Data section:
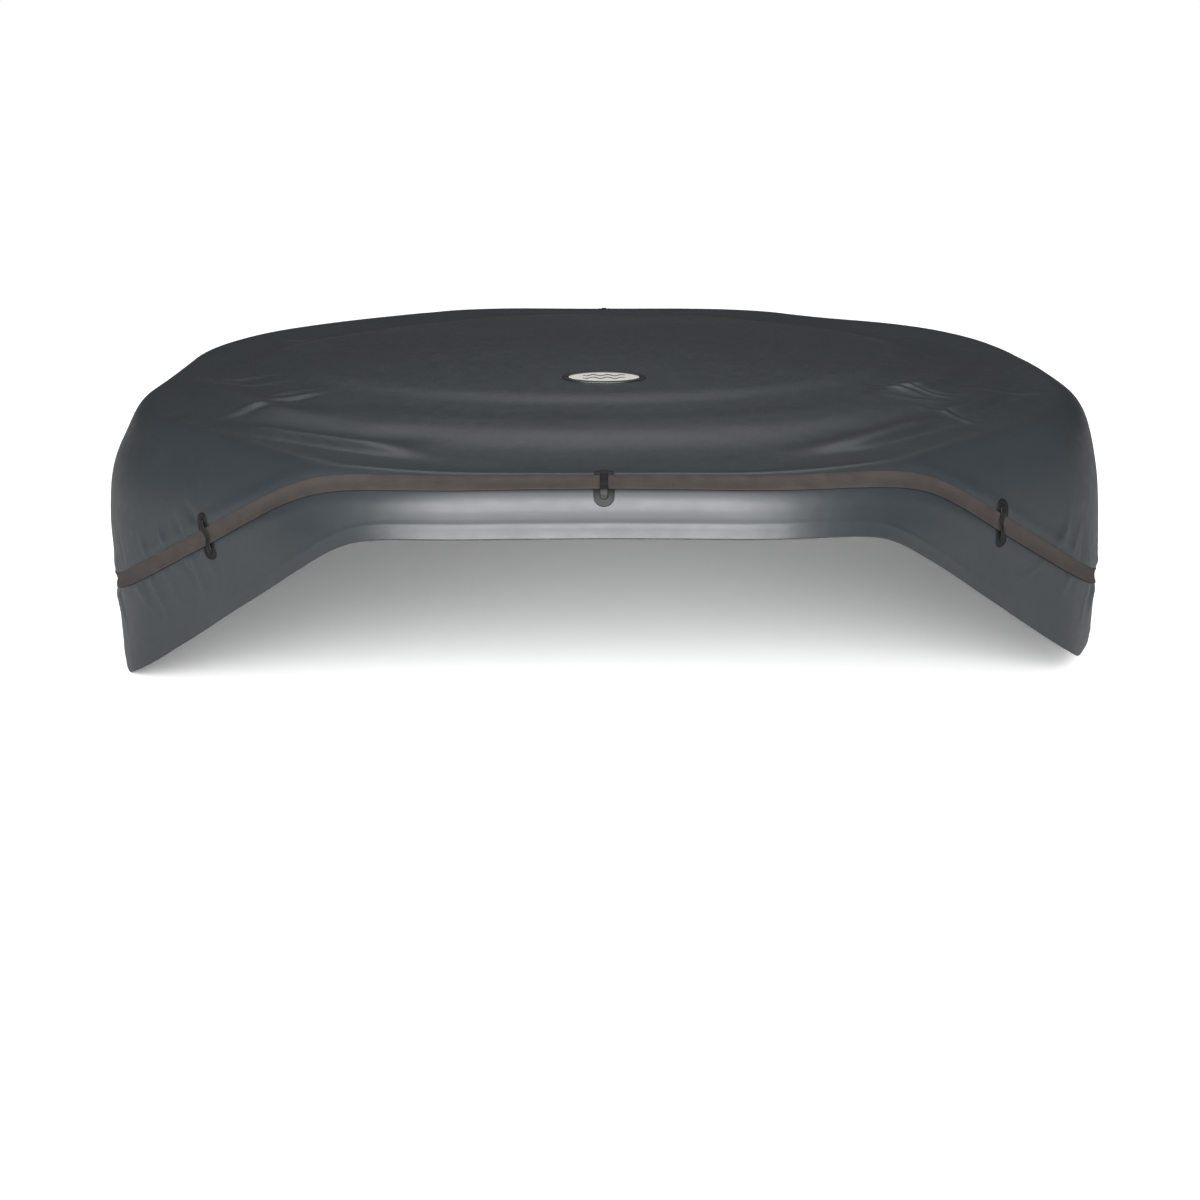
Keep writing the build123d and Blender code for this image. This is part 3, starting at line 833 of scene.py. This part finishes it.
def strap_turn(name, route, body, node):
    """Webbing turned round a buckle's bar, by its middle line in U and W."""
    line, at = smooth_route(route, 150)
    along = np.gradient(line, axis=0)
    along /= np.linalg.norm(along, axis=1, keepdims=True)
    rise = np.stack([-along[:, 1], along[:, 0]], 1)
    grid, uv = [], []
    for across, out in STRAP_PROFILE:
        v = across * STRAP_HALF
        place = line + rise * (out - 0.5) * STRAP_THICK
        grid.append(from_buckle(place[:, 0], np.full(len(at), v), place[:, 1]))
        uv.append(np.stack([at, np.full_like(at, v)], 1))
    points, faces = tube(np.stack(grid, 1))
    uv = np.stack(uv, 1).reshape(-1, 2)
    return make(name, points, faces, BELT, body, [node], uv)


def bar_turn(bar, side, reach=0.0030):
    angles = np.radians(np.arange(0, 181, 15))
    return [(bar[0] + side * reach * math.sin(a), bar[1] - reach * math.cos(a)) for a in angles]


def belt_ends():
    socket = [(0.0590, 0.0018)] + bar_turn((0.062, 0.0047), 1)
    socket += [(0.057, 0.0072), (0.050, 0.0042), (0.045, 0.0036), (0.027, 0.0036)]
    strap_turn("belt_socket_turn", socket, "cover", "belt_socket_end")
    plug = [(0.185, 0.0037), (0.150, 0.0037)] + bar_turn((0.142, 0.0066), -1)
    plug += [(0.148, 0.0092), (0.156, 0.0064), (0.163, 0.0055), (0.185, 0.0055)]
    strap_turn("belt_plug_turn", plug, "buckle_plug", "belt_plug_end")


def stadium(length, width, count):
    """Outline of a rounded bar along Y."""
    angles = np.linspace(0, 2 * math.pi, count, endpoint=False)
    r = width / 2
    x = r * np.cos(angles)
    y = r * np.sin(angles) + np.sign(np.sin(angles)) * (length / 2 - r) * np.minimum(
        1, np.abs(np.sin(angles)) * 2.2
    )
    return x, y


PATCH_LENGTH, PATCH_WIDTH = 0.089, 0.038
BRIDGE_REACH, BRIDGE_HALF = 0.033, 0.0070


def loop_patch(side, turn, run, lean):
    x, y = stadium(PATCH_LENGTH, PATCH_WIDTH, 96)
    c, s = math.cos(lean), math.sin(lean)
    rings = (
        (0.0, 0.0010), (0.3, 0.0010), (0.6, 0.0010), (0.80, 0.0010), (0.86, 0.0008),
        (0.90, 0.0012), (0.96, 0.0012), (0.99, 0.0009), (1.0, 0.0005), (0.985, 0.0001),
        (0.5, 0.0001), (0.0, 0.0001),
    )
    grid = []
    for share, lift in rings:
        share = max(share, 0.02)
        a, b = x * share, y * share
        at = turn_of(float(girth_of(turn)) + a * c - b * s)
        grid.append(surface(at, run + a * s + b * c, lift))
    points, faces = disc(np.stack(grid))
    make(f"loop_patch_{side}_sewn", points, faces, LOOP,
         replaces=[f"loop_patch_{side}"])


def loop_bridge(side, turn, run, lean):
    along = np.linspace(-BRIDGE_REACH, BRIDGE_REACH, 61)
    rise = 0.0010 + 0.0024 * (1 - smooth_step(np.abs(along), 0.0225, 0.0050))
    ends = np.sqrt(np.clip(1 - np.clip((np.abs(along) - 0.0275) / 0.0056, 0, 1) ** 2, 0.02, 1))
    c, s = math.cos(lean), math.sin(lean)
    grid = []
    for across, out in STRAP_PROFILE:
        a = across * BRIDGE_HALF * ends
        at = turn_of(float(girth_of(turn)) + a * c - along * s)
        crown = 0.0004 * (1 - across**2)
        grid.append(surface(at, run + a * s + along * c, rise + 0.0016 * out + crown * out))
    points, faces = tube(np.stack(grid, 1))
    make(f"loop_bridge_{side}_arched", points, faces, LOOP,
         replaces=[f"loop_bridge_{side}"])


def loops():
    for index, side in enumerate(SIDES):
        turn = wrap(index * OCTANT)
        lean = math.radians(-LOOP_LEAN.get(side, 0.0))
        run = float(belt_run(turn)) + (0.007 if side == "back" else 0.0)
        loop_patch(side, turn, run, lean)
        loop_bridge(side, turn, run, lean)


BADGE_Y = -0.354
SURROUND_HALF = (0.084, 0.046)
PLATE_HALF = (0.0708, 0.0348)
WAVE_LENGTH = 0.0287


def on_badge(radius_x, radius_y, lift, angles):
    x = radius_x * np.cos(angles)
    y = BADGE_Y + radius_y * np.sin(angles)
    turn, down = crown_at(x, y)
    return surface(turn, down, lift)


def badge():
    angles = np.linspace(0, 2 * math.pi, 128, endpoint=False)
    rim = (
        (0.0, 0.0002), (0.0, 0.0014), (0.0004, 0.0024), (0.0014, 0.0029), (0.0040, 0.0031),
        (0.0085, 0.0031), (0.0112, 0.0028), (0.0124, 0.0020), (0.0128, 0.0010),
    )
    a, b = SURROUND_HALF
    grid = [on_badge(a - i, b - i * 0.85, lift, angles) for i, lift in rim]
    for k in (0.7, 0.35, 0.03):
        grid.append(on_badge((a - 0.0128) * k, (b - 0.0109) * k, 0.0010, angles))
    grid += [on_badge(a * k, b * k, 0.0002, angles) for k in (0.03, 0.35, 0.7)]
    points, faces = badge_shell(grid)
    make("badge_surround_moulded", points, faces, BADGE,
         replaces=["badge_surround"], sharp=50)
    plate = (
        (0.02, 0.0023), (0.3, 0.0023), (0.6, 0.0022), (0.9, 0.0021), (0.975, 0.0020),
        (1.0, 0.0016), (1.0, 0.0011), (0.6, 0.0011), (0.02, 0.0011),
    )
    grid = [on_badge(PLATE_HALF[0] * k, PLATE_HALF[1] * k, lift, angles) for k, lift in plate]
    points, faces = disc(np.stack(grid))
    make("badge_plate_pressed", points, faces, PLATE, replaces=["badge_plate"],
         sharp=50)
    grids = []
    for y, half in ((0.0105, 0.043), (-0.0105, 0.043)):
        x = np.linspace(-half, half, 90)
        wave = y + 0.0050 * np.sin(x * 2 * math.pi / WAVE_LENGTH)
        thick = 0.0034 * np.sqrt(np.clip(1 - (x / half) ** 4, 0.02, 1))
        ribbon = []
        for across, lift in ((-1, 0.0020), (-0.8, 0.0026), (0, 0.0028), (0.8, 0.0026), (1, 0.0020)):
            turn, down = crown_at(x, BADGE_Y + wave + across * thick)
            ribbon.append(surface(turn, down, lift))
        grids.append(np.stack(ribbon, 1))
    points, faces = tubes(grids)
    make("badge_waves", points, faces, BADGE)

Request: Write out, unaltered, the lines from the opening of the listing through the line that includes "return make(name, points, faces, BELT, body, [node], uv)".

Task answer:
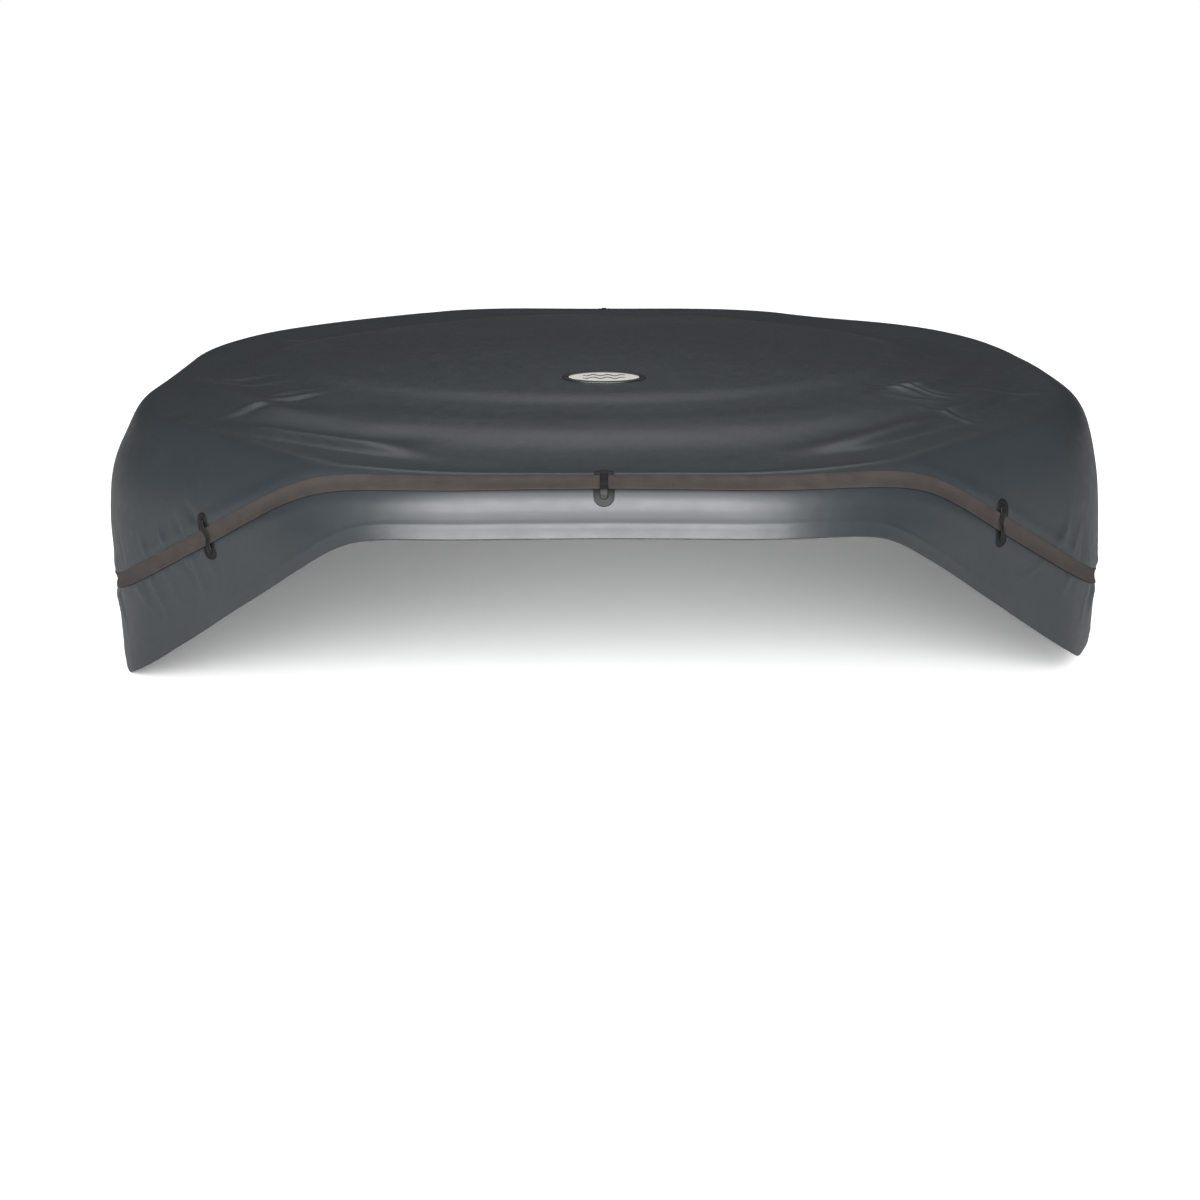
Keep writing the build123d and Blender code for this image. This is part 3, starting at line 833 of scene.py. This part finishes it.
def strap_turn(name, route, body, node):
    """Webbing turned round a buckle's bar, by its middle line in U and W."""
    line, at = smooth_route(route, 150)
    along = np.gradient(line, axis=0)
    along /= np.linalg.norm(along, axis=1, keepdims=True)
    rise = np.stack([-along[:, 1], along[:, 0]], 1)
    grid, uv = [], []
    for across, out in STRAP_PROFILE:
        v = across * STRAP_HALF
        place = line + rise * (out - 0.5) * STRAP_THICK
        grid.append(from_buckle(place[:, 0], np.full(len(at), v), place[:, 1]))
        uv.append(np.stack([at, np.full_like(at, v)], 1))
    points, faces = tube(np.stack(grid, 1))
    uv = np.stack(uv, 1).reshape(-1, 2)
    return make(name, points, faces, BELT, body, [node], uv)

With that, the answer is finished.